U.S. District Judge Kenneth Hoyt denied him bond in September 2015, agreeing with a federal magistrate judge that public safety and risk of flight justified keeping him behind bars.
During opening arguments Tuesday, federal prosecutor Steven Schammel said that from March 2014 until April 2015 Latigo tried to control Doe by emailing nude photos of her from an account he set up to give the impression she was emailing herself, and threatening to share them with her family and friends.
Citing the federal stalking statute, Schammel repeatedly told jurors that Latigo used the internet to “shame, harass and intimidate” Doe.
“What a person does with another person in private is one thing, but when these images are used as a tool on the internet it’s a very different thing,” Schammel said.
Latigo, who is representing himself, has the looks of a telenovela star, with broad shoulders and thick black hair. He wore a tailored black suit and yellow tie to his first day of trial Tuesday. His voice wavered during his opening statement as he told how he and Doe began dating while working together at Eni Trading & Shipping, a Houston-based crude oil and natural gas trader, where Doe was an accountant and he was a crude oil trading manager.

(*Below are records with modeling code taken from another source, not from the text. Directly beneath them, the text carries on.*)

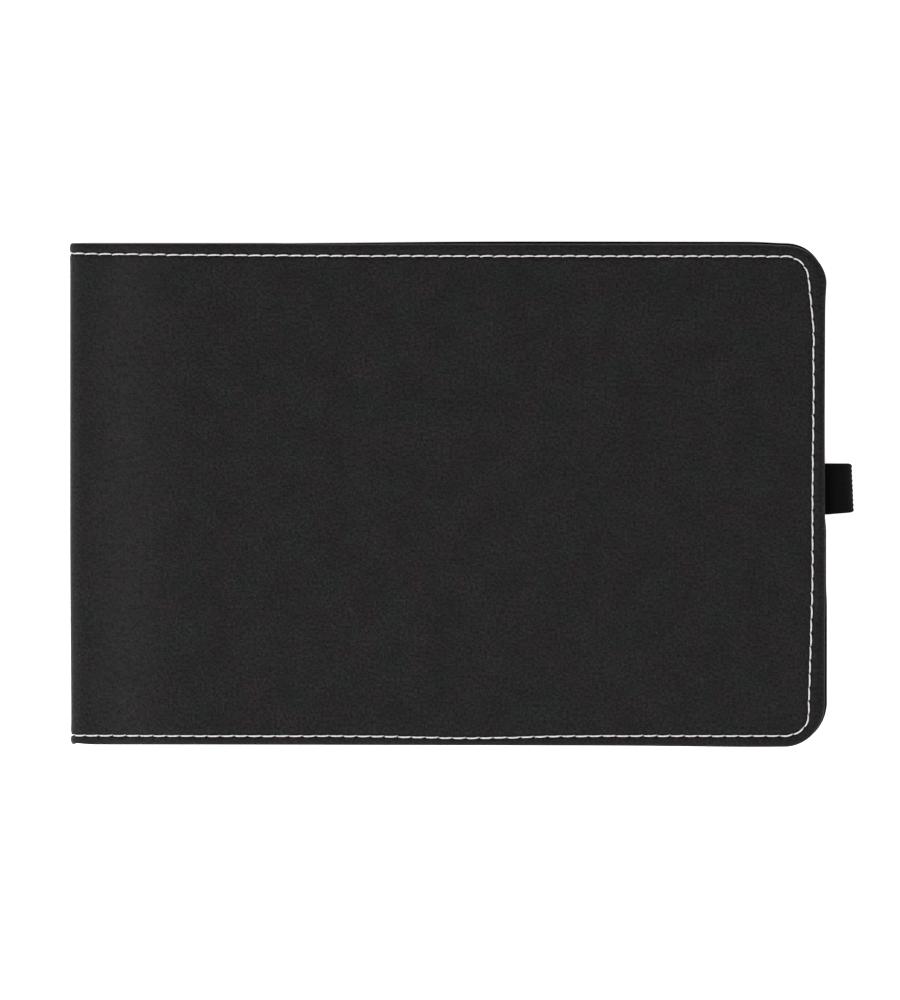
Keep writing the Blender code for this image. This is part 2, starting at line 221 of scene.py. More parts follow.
class Border:
    """The cover's outline on three sides, sampled finely enough for the stitches."""

    def __init__(self, form, step):
        self.form = form
        long_run = form.length - CORNER
        short_run = 2 * (form.half_width - CORNER)
        n_long = round(long_run / step)
        n_short = round(short_run / step)
        n_arc = round(CORNER * math.pi / 2 / step)
        w = form.half_width
        xi = np.linspace(0, long_run, n_long + 1)
        y = np.linspace(-w + CORNER, w - CORNER, n_short + 1)
        turn = np.linspace(0, math.pi / 2, n_arc + 1)[1:-1]
        tail = (np.stack((xi, np.full_like(xi, -w)), 1), (0.0, 1.0))
        fore = (np.stack((np.full_like(y, form.length), y), 1), (-1.0, 0.0))
        head = (np.stack((xi[::-1], np.full_like(xi, w)), 1), (0.0, -1.0))
        runs = []
        normals = []
        corners = ((-w + CORNER, -math.pi / 2), (w - CORNER, 0.0), None)
        for (points, normal), corner in zip((tail, fore, head), corners):
            runs.append(points)
            normals.append(np.tile(normal, (len(points), 1)))
            if corner is not None:
                angle = turn + corner[1]
                out = np.stack((np.cos(angle), np.sin(angle)), 1)
                runs.append(np.array((long_run, corner[0])) + CORNER * out)
                normals.append(-out)
        self.points = np.concatenate(runs)
        self.normals = np.concatenate(normals)
        self.count = len(self.points)
        self.long_count = n_long + 1
        self.short_count = n_short + 1
        self.arc_count = n_arc - 1
        self.inset = self.seam_inset()
        self.stray = self.edge_stray()
        seam = self.offset(SEAM)
        steps = np.linalg.norm(np.diff(seam, axis=0), axis=1)
        self.travel = np.concatenate(((0.0,), np.cumsum(steps)))
        self.stitches = round(self.travel[-1] / STITCH)
        self.pitch = self.travel[-1] / self.stitches

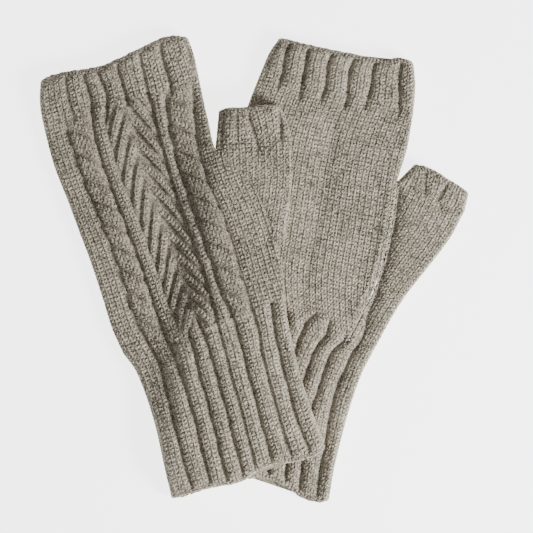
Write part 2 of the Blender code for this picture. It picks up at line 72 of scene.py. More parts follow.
@dataclass(frozen=True)
class ClothSizes:
    """Sizes of the knitted cloth, in millimetres."""

    wall: float = 2.0              # thickness of the plain cloth
    inner_gap: float = 0.6         # hollow between the upper and lower cloth of a flattened panel
    seam: float = 0.3              # gap between the two folds of a flattened panel
    slit: float = 0.06             # gap between pieces sewn edge to edge
    end_round: float = 2.4         # radius of the corners at a hem or band edge
    bow_fade: float = 16.0         # length over which the waves of a hem die out
    fold_angle: float = 90.0       # degrees of a folded edge
    seam_fade: float = 6.0         # length over which a fold turns into a seam
    rim: float = 1.0               # smooth rim of a free edge, below its ribs
    rim_fade: float = 3.2          # length over which ribs rise from that rim
    yarn_bed: float = 0.02         # depth of the wall's outer face under the face of the cloth
    rim_inset: float = 0.55        # distance from a free end to the wall's last row of points
    fold_fade: float = 1.3         # share of a fold's radius over which the relief dies out round it
    mouth: float = 0.9             # how far the upper run of a mouth stands open at its middle
    mouth_reach: float = 9.0       # length over which such a mouth closes
    inner_rows: float = 6.0        # distances between the rows and columns of the wall's plain inner face
    inner_columns: float = 5.0
    sharp: float = 60.0            # degrees between two faces of the wall from which their edge looks sharp

    @property
    def fold(self) -> float:
        """Outer radius of a folded panel edge."""
        return self.wall + self.inner_gap / 2

    @property
    def half(self) -> float:
        """Half the thickness of a flattened mitten."""
        return self.fold + self.seam / 2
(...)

“When Ms. Doe and I started dating, I thought we were in love. I was in love. I gave her access to everything: my credit cards, my passwords, my Social Security number, Texas driver's license. ... She had access to all my bank accounts,” Latigo said.
He said prosecutors had twice offered him a plea deal: that they would recommend he be sentenced to time served if he pleaded guilty, but he turned them down.
“I’m not an attorney so I may fumble up a little bit and I apologize for that. ... I'm innocent,” Latigo told the jury of seven men and six women.
“Over 10,000 communications between Ms. Doe and I and there’s not a single threat that comes from me,” he said.
Latigo said he and Doe had a love-hate relationship plagued by her frequent and intense bouts of jealousy.